_TO DO_
Scan the records for the word "this". Copy each line that includes it.

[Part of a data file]
** BEGIN **
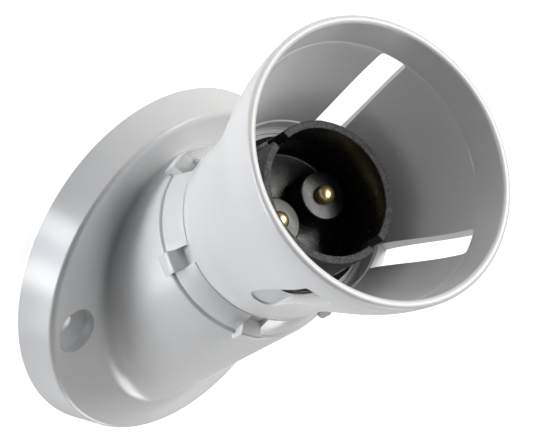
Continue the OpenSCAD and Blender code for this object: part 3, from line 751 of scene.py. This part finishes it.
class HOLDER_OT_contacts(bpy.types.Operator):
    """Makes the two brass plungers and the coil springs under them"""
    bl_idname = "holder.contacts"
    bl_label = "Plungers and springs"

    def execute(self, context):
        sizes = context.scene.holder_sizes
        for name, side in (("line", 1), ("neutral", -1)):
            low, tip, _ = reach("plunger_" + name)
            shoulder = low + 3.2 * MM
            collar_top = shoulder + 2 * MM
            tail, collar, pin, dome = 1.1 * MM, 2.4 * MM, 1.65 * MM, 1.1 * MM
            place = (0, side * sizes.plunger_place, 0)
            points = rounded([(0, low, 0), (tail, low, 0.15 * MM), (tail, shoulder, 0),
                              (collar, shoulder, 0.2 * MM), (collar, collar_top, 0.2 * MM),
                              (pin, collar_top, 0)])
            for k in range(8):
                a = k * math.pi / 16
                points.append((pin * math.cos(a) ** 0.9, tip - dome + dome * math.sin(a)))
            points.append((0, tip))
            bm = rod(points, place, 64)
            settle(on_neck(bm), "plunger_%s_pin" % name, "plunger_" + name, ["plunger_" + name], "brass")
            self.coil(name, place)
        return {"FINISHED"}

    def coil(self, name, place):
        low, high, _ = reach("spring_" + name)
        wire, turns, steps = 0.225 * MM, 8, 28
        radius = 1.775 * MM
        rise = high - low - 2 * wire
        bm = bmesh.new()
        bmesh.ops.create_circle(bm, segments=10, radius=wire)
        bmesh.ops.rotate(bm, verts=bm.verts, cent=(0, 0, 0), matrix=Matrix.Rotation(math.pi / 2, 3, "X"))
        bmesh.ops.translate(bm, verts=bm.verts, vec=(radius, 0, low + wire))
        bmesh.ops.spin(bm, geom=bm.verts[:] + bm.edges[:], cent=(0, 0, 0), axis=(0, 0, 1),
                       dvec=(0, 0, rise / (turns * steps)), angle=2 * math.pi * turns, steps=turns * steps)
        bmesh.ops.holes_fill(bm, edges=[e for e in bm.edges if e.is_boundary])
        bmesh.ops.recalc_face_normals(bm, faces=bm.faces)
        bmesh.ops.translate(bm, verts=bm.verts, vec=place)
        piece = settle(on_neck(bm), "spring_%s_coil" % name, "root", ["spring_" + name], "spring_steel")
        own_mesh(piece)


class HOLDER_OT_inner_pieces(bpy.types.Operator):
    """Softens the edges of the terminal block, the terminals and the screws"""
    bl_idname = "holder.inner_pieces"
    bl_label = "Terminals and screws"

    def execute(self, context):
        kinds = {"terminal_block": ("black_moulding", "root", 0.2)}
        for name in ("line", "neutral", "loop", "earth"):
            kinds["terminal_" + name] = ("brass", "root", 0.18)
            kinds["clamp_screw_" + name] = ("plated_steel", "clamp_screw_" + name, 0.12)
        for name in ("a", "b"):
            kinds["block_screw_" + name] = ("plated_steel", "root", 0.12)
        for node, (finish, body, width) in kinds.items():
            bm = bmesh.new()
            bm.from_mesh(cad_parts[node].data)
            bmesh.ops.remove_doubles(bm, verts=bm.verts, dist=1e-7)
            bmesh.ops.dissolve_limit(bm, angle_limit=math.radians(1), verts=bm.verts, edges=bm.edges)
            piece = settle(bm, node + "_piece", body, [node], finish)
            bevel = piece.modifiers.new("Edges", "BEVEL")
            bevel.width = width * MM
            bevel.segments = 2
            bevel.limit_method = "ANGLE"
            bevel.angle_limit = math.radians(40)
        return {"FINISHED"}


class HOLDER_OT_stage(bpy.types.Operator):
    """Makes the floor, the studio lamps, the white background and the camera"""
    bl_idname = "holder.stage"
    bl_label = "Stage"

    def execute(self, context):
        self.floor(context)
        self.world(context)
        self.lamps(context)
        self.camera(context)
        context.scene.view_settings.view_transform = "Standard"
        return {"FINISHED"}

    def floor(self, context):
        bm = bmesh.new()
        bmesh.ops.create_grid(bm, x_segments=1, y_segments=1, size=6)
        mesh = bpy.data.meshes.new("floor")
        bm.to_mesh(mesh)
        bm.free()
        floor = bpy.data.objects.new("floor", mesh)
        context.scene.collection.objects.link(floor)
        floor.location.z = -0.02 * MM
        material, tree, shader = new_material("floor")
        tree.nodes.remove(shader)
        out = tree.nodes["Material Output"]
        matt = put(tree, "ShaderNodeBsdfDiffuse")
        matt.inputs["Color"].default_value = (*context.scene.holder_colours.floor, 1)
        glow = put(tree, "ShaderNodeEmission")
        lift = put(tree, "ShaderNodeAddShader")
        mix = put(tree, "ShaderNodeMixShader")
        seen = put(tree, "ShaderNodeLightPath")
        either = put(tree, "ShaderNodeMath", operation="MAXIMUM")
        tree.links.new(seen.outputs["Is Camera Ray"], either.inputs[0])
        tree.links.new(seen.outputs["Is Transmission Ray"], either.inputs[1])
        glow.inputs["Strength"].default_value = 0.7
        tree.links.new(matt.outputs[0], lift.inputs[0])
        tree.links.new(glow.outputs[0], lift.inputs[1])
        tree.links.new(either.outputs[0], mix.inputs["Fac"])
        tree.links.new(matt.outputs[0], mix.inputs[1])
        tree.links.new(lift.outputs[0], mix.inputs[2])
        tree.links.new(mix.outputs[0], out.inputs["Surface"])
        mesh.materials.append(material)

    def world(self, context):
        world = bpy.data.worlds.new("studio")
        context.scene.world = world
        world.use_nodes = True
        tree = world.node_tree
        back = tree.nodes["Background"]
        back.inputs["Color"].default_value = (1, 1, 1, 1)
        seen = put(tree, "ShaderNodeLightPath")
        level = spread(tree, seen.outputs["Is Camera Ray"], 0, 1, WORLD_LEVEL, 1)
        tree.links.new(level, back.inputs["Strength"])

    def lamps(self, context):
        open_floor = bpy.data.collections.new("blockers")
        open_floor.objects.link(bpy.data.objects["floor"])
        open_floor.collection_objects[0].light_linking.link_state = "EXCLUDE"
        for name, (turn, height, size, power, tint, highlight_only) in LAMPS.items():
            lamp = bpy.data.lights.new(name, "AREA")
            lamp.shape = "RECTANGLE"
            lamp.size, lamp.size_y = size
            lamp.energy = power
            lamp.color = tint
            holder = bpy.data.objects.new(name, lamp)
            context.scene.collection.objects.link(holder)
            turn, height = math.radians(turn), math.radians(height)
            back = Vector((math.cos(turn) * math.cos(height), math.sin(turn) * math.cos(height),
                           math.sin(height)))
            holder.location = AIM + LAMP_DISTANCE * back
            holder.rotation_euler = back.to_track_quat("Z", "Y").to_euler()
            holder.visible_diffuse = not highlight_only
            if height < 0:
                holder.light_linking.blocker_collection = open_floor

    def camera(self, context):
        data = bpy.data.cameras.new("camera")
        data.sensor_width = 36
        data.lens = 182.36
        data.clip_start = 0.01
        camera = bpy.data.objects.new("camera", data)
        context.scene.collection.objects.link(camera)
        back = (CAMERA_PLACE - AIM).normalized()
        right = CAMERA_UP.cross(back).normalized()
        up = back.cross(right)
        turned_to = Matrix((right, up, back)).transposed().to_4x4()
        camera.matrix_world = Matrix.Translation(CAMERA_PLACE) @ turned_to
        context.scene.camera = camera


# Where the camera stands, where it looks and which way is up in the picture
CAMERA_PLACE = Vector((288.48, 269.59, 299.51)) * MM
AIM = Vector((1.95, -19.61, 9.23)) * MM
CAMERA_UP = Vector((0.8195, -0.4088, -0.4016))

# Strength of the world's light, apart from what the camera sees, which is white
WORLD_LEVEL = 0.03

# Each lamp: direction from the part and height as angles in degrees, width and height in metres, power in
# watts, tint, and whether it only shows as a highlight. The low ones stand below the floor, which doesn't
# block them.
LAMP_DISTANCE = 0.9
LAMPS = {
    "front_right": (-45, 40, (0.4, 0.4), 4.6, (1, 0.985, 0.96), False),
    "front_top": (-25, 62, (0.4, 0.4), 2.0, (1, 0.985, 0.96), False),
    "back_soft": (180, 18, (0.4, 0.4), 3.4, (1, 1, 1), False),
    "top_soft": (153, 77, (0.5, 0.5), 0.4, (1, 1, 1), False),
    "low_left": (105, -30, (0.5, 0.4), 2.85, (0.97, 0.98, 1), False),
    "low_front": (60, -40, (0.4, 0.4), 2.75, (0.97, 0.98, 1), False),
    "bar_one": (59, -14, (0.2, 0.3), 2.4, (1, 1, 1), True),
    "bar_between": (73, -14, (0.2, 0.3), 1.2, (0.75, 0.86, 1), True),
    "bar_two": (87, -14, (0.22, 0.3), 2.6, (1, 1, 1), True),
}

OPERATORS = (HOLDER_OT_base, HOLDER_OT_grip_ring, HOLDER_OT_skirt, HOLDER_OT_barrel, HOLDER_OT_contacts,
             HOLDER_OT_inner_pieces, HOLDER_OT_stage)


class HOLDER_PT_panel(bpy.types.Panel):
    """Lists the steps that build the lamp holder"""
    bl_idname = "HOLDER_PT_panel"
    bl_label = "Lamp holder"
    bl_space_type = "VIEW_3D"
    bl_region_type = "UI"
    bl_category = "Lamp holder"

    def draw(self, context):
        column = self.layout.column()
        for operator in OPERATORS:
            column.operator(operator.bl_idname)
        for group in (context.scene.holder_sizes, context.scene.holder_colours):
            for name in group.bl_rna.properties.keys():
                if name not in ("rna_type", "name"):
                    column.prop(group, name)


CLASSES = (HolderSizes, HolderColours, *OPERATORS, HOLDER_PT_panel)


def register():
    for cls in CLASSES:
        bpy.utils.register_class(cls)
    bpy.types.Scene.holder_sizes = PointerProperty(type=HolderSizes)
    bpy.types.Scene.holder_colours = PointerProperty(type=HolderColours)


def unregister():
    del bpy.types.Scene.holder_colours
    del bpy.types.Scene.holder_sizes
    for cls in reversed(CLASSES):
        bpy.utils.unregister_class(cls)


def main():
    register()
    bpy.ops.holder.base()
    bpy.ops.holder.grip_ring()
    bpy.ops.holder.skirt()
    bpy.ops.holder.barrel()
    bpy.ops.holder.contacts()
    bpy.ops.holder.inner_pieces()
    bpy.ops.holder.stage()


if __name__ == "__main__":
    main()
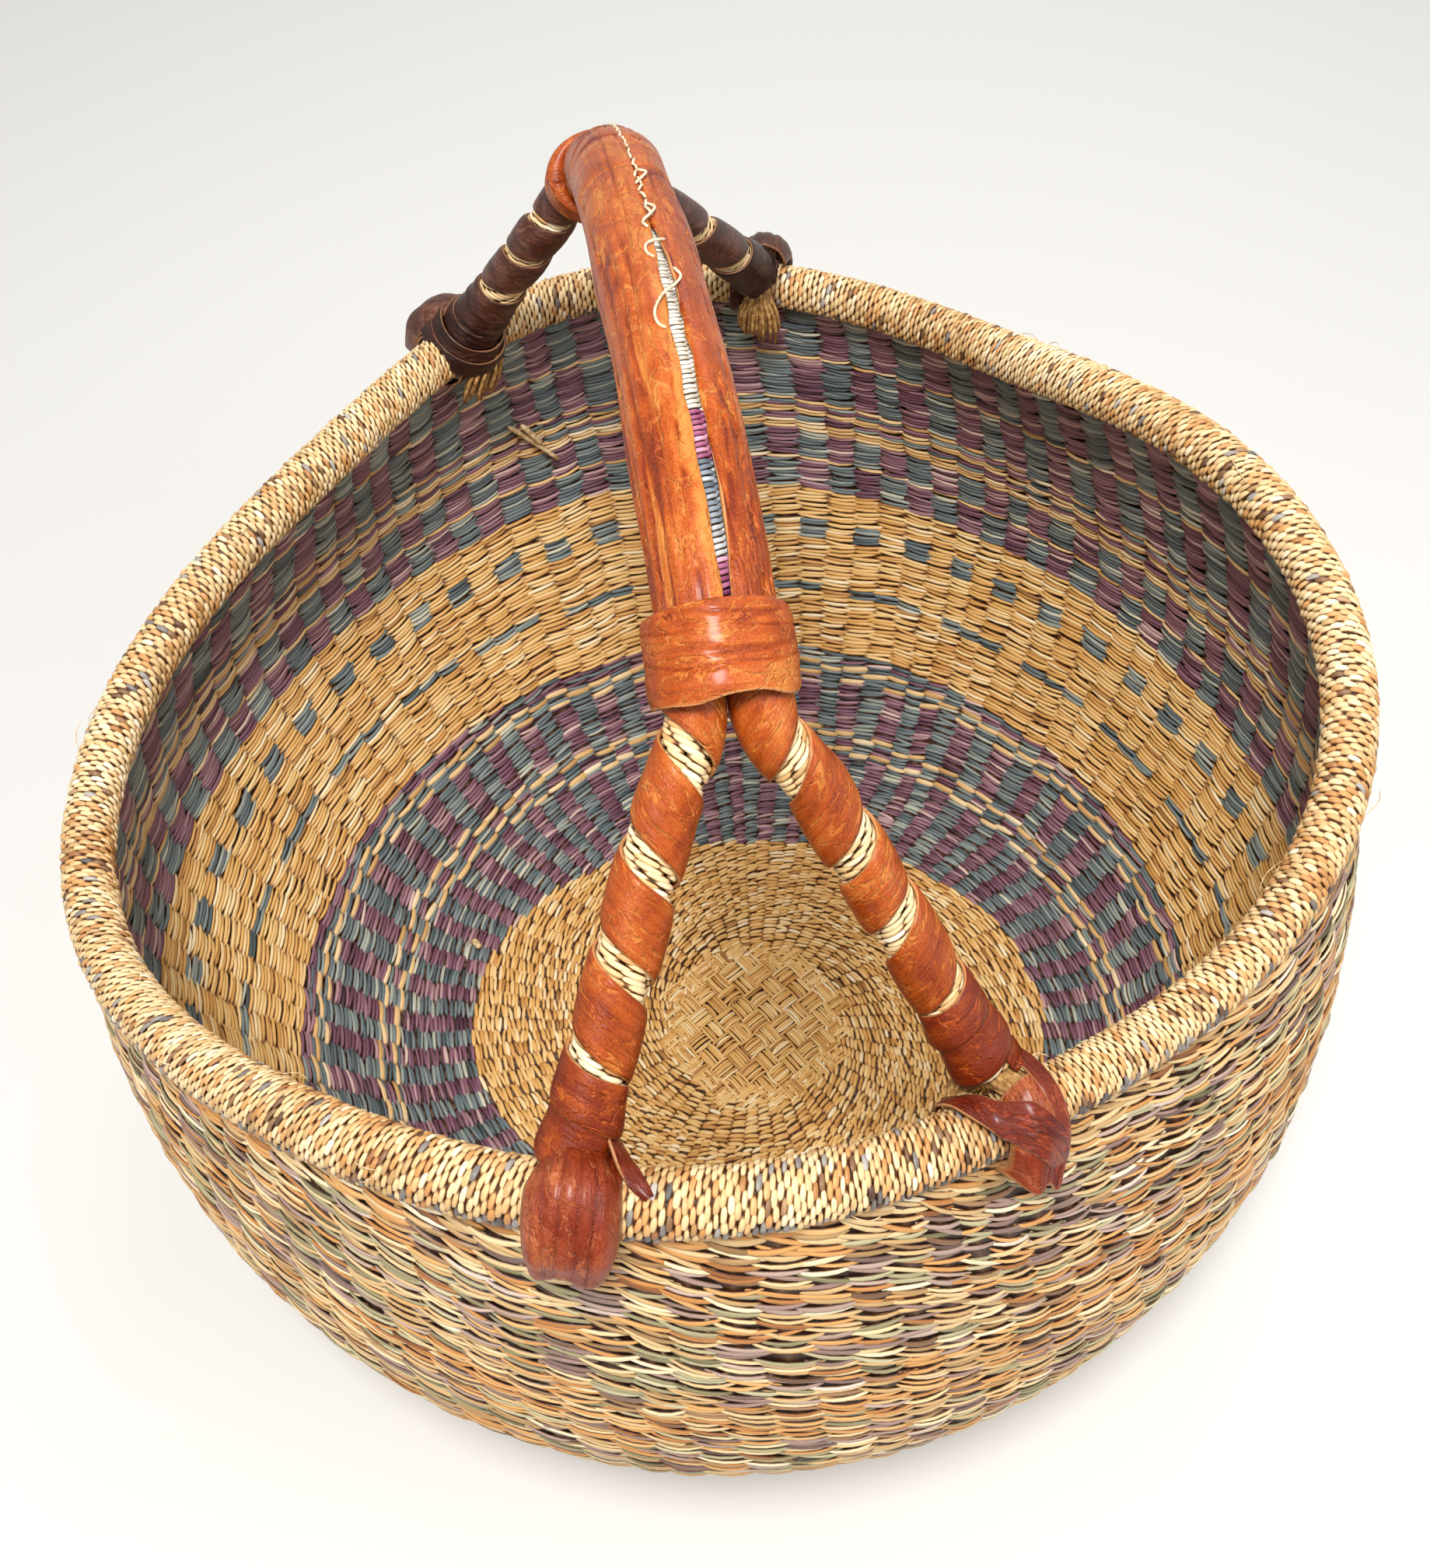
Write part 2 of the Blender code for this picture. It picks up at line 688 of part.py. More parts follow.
** END **
_ANSWER BELOW_
Continue the OpenSCAD and Blender code for this object: part 3, from line 751 of scene.py. This part finishes it.
Write part 2 of the Blender code for this picture. It picks up at line 688 of part.py. More parts follow.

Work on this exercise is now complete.